== Work to be completed ==
Reproduce the listing below in its entirety. Change nothing.

== Source excerpt ==
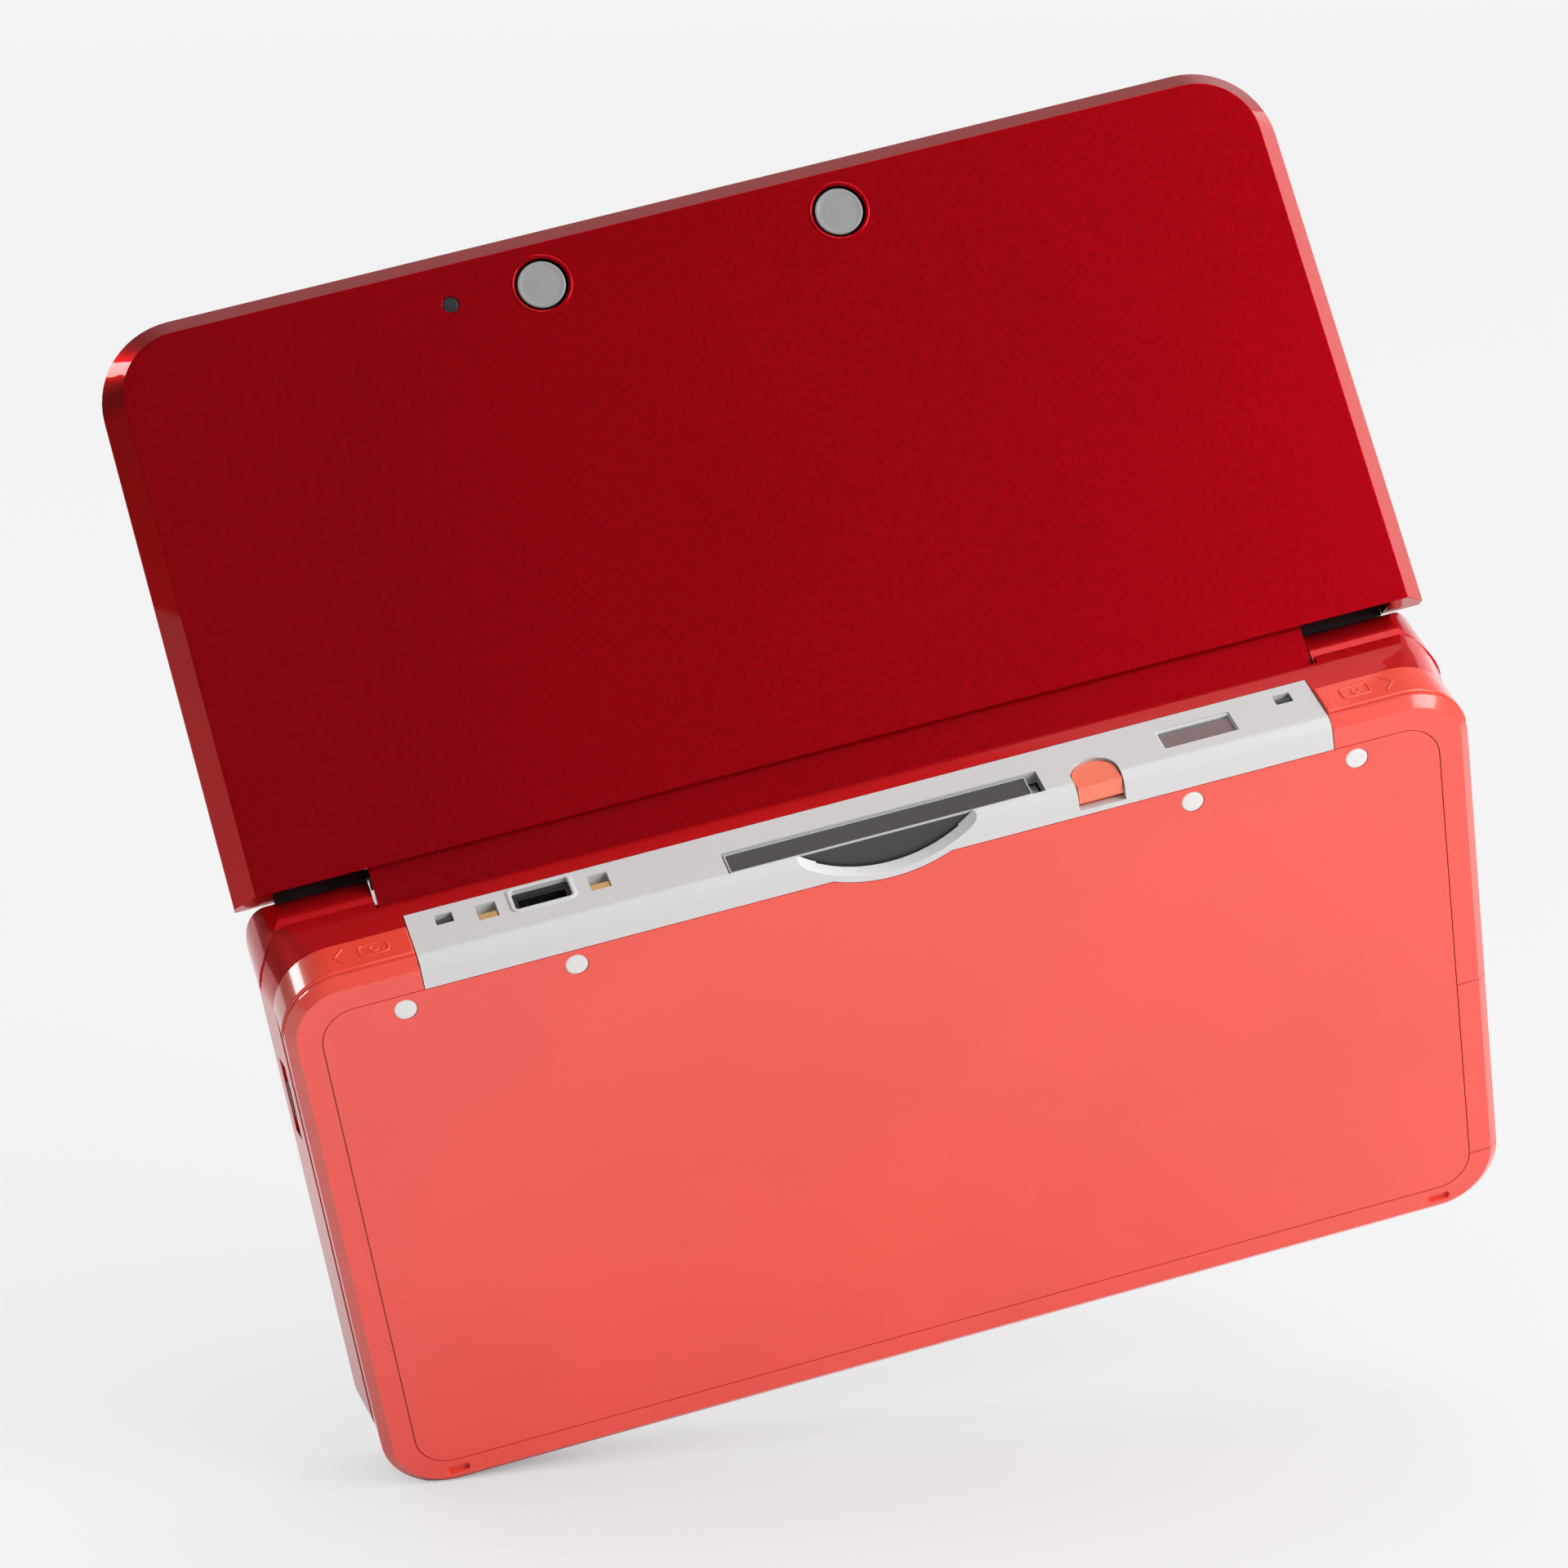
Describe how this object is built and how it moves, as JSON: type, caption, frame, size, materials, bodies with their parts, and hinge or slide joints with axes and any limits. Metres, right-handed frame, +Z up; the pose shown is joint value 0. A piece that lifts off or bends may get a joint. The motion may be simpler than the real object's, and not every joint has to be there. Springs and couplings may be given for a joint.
{
  "type": "clamshell handheld game console",
  "caption": "Clamshell handheld game console, lid open on its hinge, with screens, controls, shoulder buttons, card slot, memory card door, stylus and rear ports.",
  "frame": {"origin": "on the underside of the battery cover, at the middle of the closed console's width and depth", "axes": "+X to the player's right, +Y to the rear of the console, towards its ports, +Z up through the deck; the lid stands open at 134.1 degrees from closed"},
  "size_m": [0.134, 0.1181, 0.0666],
  "materials": {
    "lid_red": "dark red moulded lid, smooth with a soft sheen",
    "lid_inner": "dark red inner frame",
    "shell_red": "clear-coated red upper case",
    "coral": "light red lower case, fine matt",
    "button_red": "light red glossy shoulder button",
    "pale_band": "pale grey rear band",
    "screw_white": "small pale screw head",
    "steel": "plain steel",
    "screen_black": "black display panel, polished",
    "screen_module": "display module",
    "board": "circuit board",
    "cell": "battery wrap",
    "tin": "tin-plated shield",
    "ir_dark": "smoky infrared window",
    "port_black": "black connector body",
    "gold": "gold-plated contact",
    "rubber_grey": "silicone button mat",
    "black_plastic": "black moulded plastic",
    "control_grey": "dark grey control",
    "key_silver": "light grey key",
    "led_clear": "clear light pipe",
    "lens_grey": "smoky lens cover",
    "card_grey": "dark grey card shell",
    "card_blue": "blue memory card shell",
    "stylus_coral": "light red stylus",
    "bumper": "soft black bumper"
  },
  "bodies": {
    "base": {"bottom_shell": "coral", "battery_cover": "coral", "cover_screws": "screw_white", "rear_band": "pale_band", "upper_shell": "shell_red", "touch_panel": "screen_black", "lower_screen": "screen_module", "main_board": "board", "board_screws": "steel", "battery_pack": "cell", "wireless_board": "tin", "card_reader": "tin", "sd_reader": "tin", "ir_window": "ir_dark", "charge_jack": "port_black", "cradle_contacts": "gold", "strap_bars": "control_grey", "headphone_jack": "port_black", "button_membrane": "rubber_grey", "pad_module": "black_plastic", "status_leds": "led_clear", "notice_led": "led_clear", "hinge_pins": "steel"},
    "lid": {"lid_cover": "lid_red", "lid_frame": "lid_inner", "hinge_barrel": "lid_red", "lid_panel": "screen_black", "upper_screen": "screen_module", "outer_lenses": "lens_grey", "light_sensor": "black_plastic", "camera_module": "black_plastic", "inner_camera": "black_plastic", "speakers": "black_plastic", "depth_led": "led_clear", "lid_bumpers": "bumper"},
    "pad_carriage": {"pad_carriage": "key_silver"},
    "circle_pad": {"circle_pad": "control_grey"},
    "dpad_rocker": {"dpad_rocker": "rubber_grey"},
    "dpad": {"dpad": "control_grey"},
    "button_a": {"button_a": "key_silver"},
    "button_b": {"button_b": "key_silver"},
    "button_x": {"button_x": "key_silver"},
    "button_y": {"button_y": "key_silver"},
    "select_button": {"select_button": "key_silver"},
    "home_button": {"home_button": "key_silver"},
    "start_button": {"start_button": "key_silver"},
    "power_button": {"power_button": "key_silver"},
    "volume_slider": {"volume_slider": "black_plastic"},
    "wireless_switch": {"wireless_switch": "black_plastic"},
    "depth_slider": {"depth_slider": "key_silver"},
    "shoulder_left": {"shoulder_left": "button_red"},
    "shoulder_right": {"shoulder_right": "button_red"},
    "sd_door": {"sd_door": "coral"},
    "sd_card": {"sd_card": "card_blue"},
    "game_card": {"game_card": "card_grey"},
    "stylus": {"stylus": "stylus_coral"}
  },
  "joints": [
    {"name": "lid_hinge", "type": "hinge", "parent": "base", "child": "lid", "pos_m": [0, 0.03251, 0.01545], "axis": [-1, 0, 0], "range_deg": [-134.1, 20]},
    {"name": "pad_x", "type": "slide", "parent": "base", "child": "pad_carriage", "axis": [1, 0, 0], "range_m": [-0.0016, 0.0016], "stiffness_N_per_m": 200},
    {"name": "pad_y", "type": "slide", "parent": "pad_carriage", "child": "circle_pad", "axis": [0, 1, 0], "range_m": [-0.0016, 0.0016], "stiffness_N_per_m": 200},
    {"name": "dpad_roll", "type": "hinge", "parent": "base", "child": "dpad_rocker", "pos_m": [-0.05001, -0.013, 0.0088], "axis": [0, 1, 0], "range_deg": [-3, 3], "stiffness_Nm_per_rad": 0.05},
    {"name": "dpad_pitch", "type": "hinge", "parent": "dpad_rocker", "child": "dpad", "pos_m": [-0.05001, -0.013, 0.0088], "axis": [1, 0, 0], "range_deg": [-3, 3], "stiffness_Nm_per_rad": 0.05},
    {"name": "button_a_press", "type": "slide", "parent": "base", "child": "button_a", "axis": [0, 0, -1], "range_m": [0, 0.0006], "stiffness_N_per_m": 600},
    {"name": "button_b_press", "type": "slide", "parent": "base", "child": "button_b", "axis": [0, 0, -1], "range_m": [0, 0.0006], "stiffness_N_per_m": 600},
    {"name": "button_x_press", "type": "slide", "parent": "base", "child": "button_x", "axis": [0, 0, -1], "range_m": [0, 0.0006], "stiffness_N_per_m": 600},
    {"name": "button_y_press", "type": "slide", "parent": "base", "child": "button_y", "axis": [0, 0, -1], "range_m": [0, 0.0006], "stiffness_N_per_m": 600},
    {"name": "select_button_press", "type": "slide", "parent": "base", "child": "select_button", "axis": [0, 0, -1], "range_m": [0, 0.0006], "stiffness_N_per_m": 600},
    {"name": "home_button_press", "type": "slide", "parent": "base", "child": "home_button", "axis": [0, 0, -1], "range_m": [0, 0.0006], "stiffness_N_per_m": 600},
    {"name": "start_button_press", "type": "slide", "parent": "base", "child": "start_button", "axis": [0, 0, -1], "range_m": [0, 0.0006], "stiffness_N_per_m": 600},
    {"name": "power_button_press", "type": "slide", "parent": "base", "child": "power_button", "axis": [0, 0, -1], "range_m": [0, 0.0006], "stiffness_N_per_m": 600},
    {"name": "volume_slide", "type": "slide", "parent": "base", "child": "volume_slider", "axis": [0, 1, 0], "range_m": [-0.004, 0.004]},
    {"name": "wireless_slide", "type": "slide", "parent": "base", "child": "wireless_switch", "axis": [0, 1, 0], "range_m": [-0.0029, 0.0029]},
    {"name": "depth_slide", "type": "slide", "parent": "lid", "child": "depth_slider", "axis": [0, -0.6959, -0.7181], "range_m": [-0.004, 0.004]},
    {"name": "shoulder_left_press", "type": "hinge", "parent": "base", "child": "shoulder_left", "pos_m": [-0.05232, 0.0352, 0.004], "axis": [0, 0, 1], "range_deg": [0, 3.4], "stiffness_Nm_per_rad": 0.3},
    {"name": "shoulder_right_press", "type": "hinge", "parent": "base", "child": "shoulder_right", "pos_m": [0.05232, 0.0352, 0.004], "axis": [0, 0, -1], "range_deg": [0, 3.4], "stiffness_Nm_per_rad": 0.3},
    {"name": "sd_door_pull", "type": "slide", "parent": "base", "child": "sd_door", "axis": [-1, 0, 0], "range_m": [0, 0.004]},
    {"name": "sd_card_push", "type": "slide", "parent": "base", "child": "sd_card", "axis": [1, 0, 0], "range_m": [0, 0.001], "stiffness_N_per_m": 300},
    {"name": "game_card_slide", "type": "slide", "parent": "base", "child": "game_card", "axis": [0, 1, 0], "range_m": [-0.0008, 0.033]},
    {"name": "stylus_slide", "type": "slide", "parent": "base", "child": "stylus", "axis": [0, 1, 0], "range_m": [0, 0.055]}
  ]
}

== Written solution ==
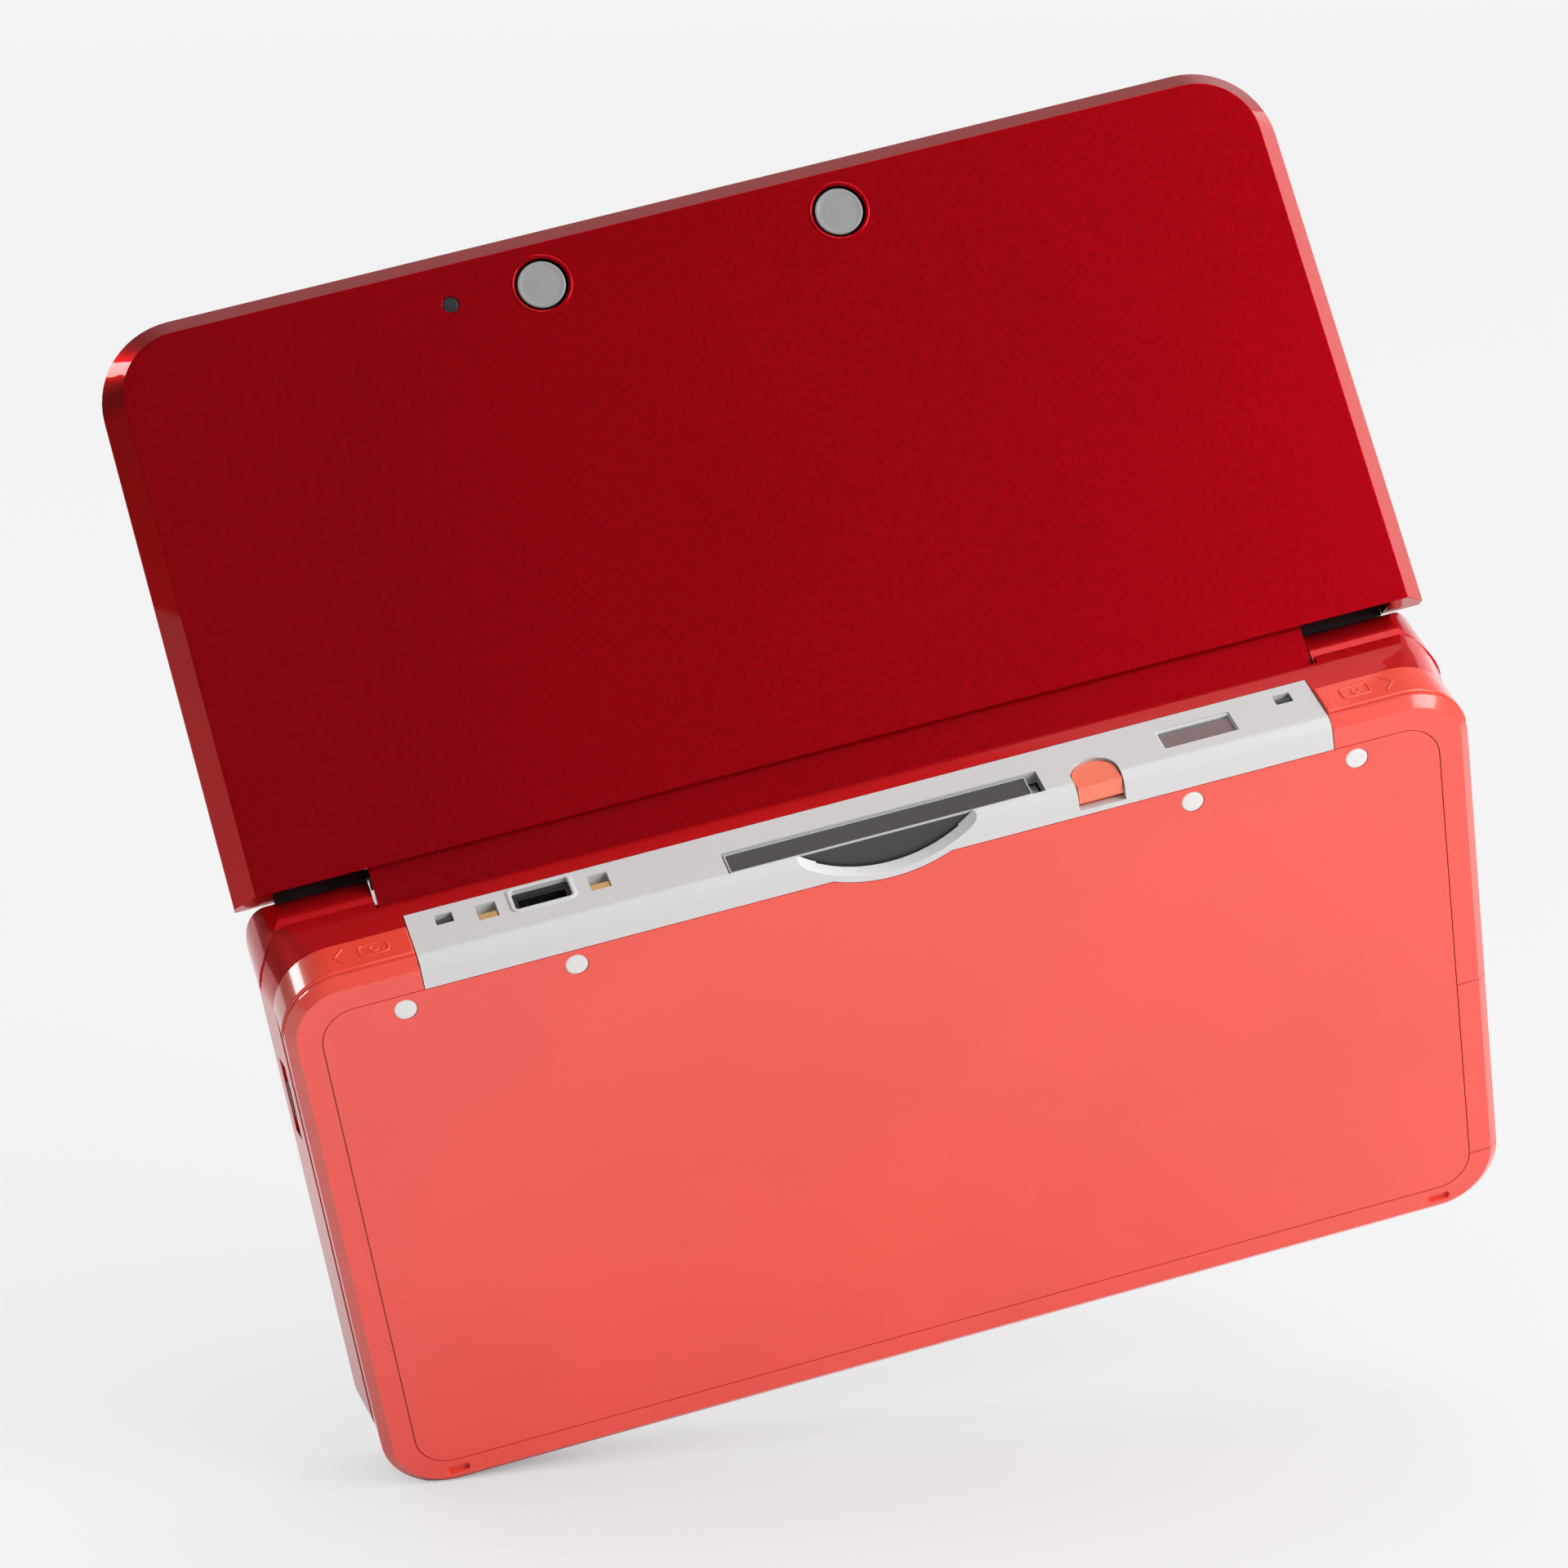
Describe how this object is built and how it moves, as JSON: type, caption, frame, size, materials, bodies with their parts, and hinge or slide joints with axes and any limits. Metres, right-handed frame, +Z up; the pose shown is joint value 0. A piece that lifts off or bends may get a joint. The motion may be simpler than the real object's, and not every joint has to be there. Springs and couplings may be given for a joint.
{
  "type": "clamshell handheld game console",
  "caption": "Clamshell handheld game console, lid open on its hinge, with screens, controls, shoulder buttons, card slot, memory card door, stylus and rear ports.",
  "frame": {"origin": "on the underside of the battery cover, at the middle of the closed console's width and depth", "axes": "+X to the player's right, +Y to the rear of the console, towards its ports, +Z up through the deck; the lid stands open at 134.1 degrees from closed"},
  "size_m": [0.134, 0.1181, 0.0666],
  "materials": {
    "lid_red": "dark red moulded lid, smooth with a soft sheen",
    "lid_inner": "dark red inner frame",
    "shell_red": "clear-coated red upper case",
    "coral": "light red lower case, fine matt",
    "button_red": "light red glossy shoulder button",
    "pale_band": "pale grey rear band",
    "screw_white": "small pale screw head",
    "steel": "plain steel",
    "screen_black": "black display panel, polished",
    "screen_module": "display module",
    "board": "circuit board",
    "cell": "battery wrap",
    "tin": "tin-plated shield",
    "ir_dark": "smoky infrared window",
    "port_black": "black connector body",
    "gold": "gold-plated contact",
    "rubber_grey": "silicone button mat",
    "black_plastic": "black moulded plastic",
    "control_grey": "dark grey control",
    "key_silver": "light grey key",
    "led_clear": "clear light pipe",
    "lens_grey": "smoky lens cover",
    "card_grey": "dark grey card shell",
    "card_blue": "blue memory card shell",
    "stylus_coral": "light red stylus",
    "bumper": "soft black bumper"
  },
  "bodies": {
    "base": {"bottom_shell": "coral", "battery_cover": "coral", "cover_screws": "screw_white", "rear_band": "pale_band", "upper_shell": "shell_red", "touch_panel": "screen_black", "lower_screen": "screen_module", "main_board": "board", "board_screws": "steel", "battery_pack": "cell", "wireless_board": "tin", "card_reader": "tin", "sd_reader": "tin", "ir_window": "ir_dark", "charge_jack": "port_black", "cradle_contacts": "gold", "strap_bars": "control_grey", "headphone_jack": "port_black", "button_membrane": "rubber_grey", "pad_module": "black_plastic", "status_leds": "led_clear", "notice_led": "led_clear", "hinge_pins": "steel"},
    "lid": {"lid_cover": "lid_red", "lid_frame": "lid_inner", "hinge_barrel": "lid_red", "lid_panel": "screen_black", "upper_screen": "screen_module", "outer_lenses": "lens_grey", "light_sensor": "black_plastic", "camera_module": "black_plastic", "inner_camera": "black_plastic", "speakers": "black_plastic", "depth_led": "led_clear", "lid_bumpers": "bumper"},
    "pad_carriage": {"pad_carriage": "key_silver"},
    "circle_pad": {"circle_pad": "control_grey"},
    "dpad_rocker": {"dpad_rocker": "rubber_grey"},
    "dpad": {"dpad": "control_grey"},
    "button_a": {"button_a": "key_silver"},
    "button_b": {"button_b": "key_silver"},
    "button_x": {"button_x": "key_silver"},
    "button_y": {"button_y": "key_silver"},
    "select_button": {"select_button": "key_silver"},
    "home_button": {"home_button": "key_silver"},
    "start_button": {"start_button": "key_silver"},
    "power_button": {"power_button": "key_silver"},
    "volume_slider": {"volume_slider": "black_plastic"},
    "wireless_switch": {"wireless_switch": "black_plastic"},
    "depth_slider": {"depth_slider": "key_silver"},
    "shoulder_left": {"shoulder_left": "button_red"},
    "shoulder_right": {"shoulder_right": "button_red"},
    "sd_door": {"sd_door": "coral"},
    "sd_card": {"sd_card": "card_blue"},
    "game_card": {"game_card": "card_grey"},
    "stylus": {"stylus": "stylus_coral"}
  },
  "joints": [
    {"name": "lid_hinge", "type": "hinge", "parent": "base", "child": "lid", "pos_m": [0, 0.03251, 0.01545], "axis": [-1, 0, 0], "range_deg": [-134.1, 20]},
    {"name": "pad_x", "type": "slide", "parent": "base", "child": "pad_carriage", "axis": [1, 0, 0], "range_m": [-0.0016, 0.0016], "stiffness_N_per_m": 200},
    {"name": "pad_y", "type": "slide", "parent": "pad_carriage", "child": "circle_pad", "axis": [0, 1, 0], "range_m": [-0.0016, 0.0016], "stiffness_N_per_m": 200},
    {"name": "dpad_roll", "type": "hinge", "parent": "base", "child": "dpad_rocker", "pos_m": [-0.05001, -0.013, 0.0088], "axis": [0, 1, 0], "range_deg": [-3, 3], "stiffness_Nm_per_rad": 0.05},
    {"name": "dpad_pitch", "type": "hinge", "parent": "dpad_rocker", "child": "dpad", "pos_m": [-0.05001, -0.013, 0.0088], "axis": [1, 0, 0], "range_deg": [-3, 3], "stiffness_Nm_per_rad": 0.05},
    {"name": "button_a_press", "type": "slide", "parent": "base", "child": "button_a", "axis": [0, 0, -1], "range_m": [0, 0.0006], "stiffness_N_per_m": 600},
    {"name": "button_b_press", "type": "slide", "parent": "base", "child": "button_b", "axis": [0, 0, -1], "range_m": [0, 0.0006], "stiffness_N_per_m": 600},
    {"name": "button_x_press", "type": "slide", "parent": "base", "child": "button_x", "axis": [0, 0, -1], "range_m": [0, 0.0006], "stiffness_N_per_m": 600},
    {"name": "button_y_press", "type": "slide", "parent": "base", "child": "button_y", "axis": [0, 0, -1], "range_m": [0, 0.0006], "stiffness_N_per_m": 600},
    {"name": "select_button_press", "type": "slide", "parent": "base", "child": "select_button", "axis": [0, 0, -1], "range_m": [0, 0.0006], "stiffness_N_per_m": 600},
    {"name": "home_button_press", "type": "slide", "parent": "base", "child": "home_button", "axis": [0, 0, -1], "range_m": [0, 0.0006], "stiffness_N_per_m": 600},
    {"name": "start_button_press", "type": "slide", "parent": "base", "child": "start_button", "axis": [0, 0, -1], "range_m": [0, 0.0006], "stiffness_N_per_m": 600},
    {"name": "power_button_press", "type": "slide", "parent": "base", "child": "power_button", "axis": [0, 0, -1], "range_m": [0, 0.0006], "stiffness_N_per_m": 600},
    {"name": "volume_slide", "type": "slide", "parent": "base", "child": "volume_slider", "axis": [0, 1, 0], "range_m": [-0.004, 0.004]},
    {"name": "wireless_slide", "type": "slide", "parent": "base", "child": "wireless_switch", "axis": [0, 1, 0], "range_m": [-0.0029, 0.0029]},
    {"name": "depth_slide", "type": "slide", "parent": "lid", "child": "depth_slider", "axis": [0, -0.6959, -0.7181], "range_m": [-0.004, 0.004]},
    {"name": "shoulder_left_press", "type": "hinge", "parent": "base", "child": "shoulder_left", "pos_m": [-0.05232, 0.0352, 0.004], "axis": [0, 0, 1], "range_deg": [0, 3.4], "stiffness_Nm_per_rad": 0.3},
    {"name": "shoulder_right_press", "type": "hinge", "parent": "base", "child": "shoulder_right", "pos_m": [0.05232, 0.0352, 0.004], "axis": [0, 0, -1], "range_deg": [0, 3.4], "stiffness_Nm_per_rad": 0.3},
    {"name": "sd_door_pull", "type": "slide", "parent": "base", "child": "sd_door", "axis": [-1, 0, 0], "range_m": [0, 0.004]},
    {"name": "sd_card_push", "type": "slide", "parent": "base", "child": "sd_card", "axis": [1, 0, 0], "range_m": [0, 0.001], "stiffness_N_per_m": 300},
    {"name": "game_card_slide", "type": "slide", "parent": "base", "child": "game_card", "axis": [0, 1, 0], "range_m": [-0.0008, 0.033]},
    {"name": "stylus_slide", "type": "slide", "parent": "base", "child": "stylus", "axis": [0, 1, 0], "range_m": [0, 0.055]}
  ]
}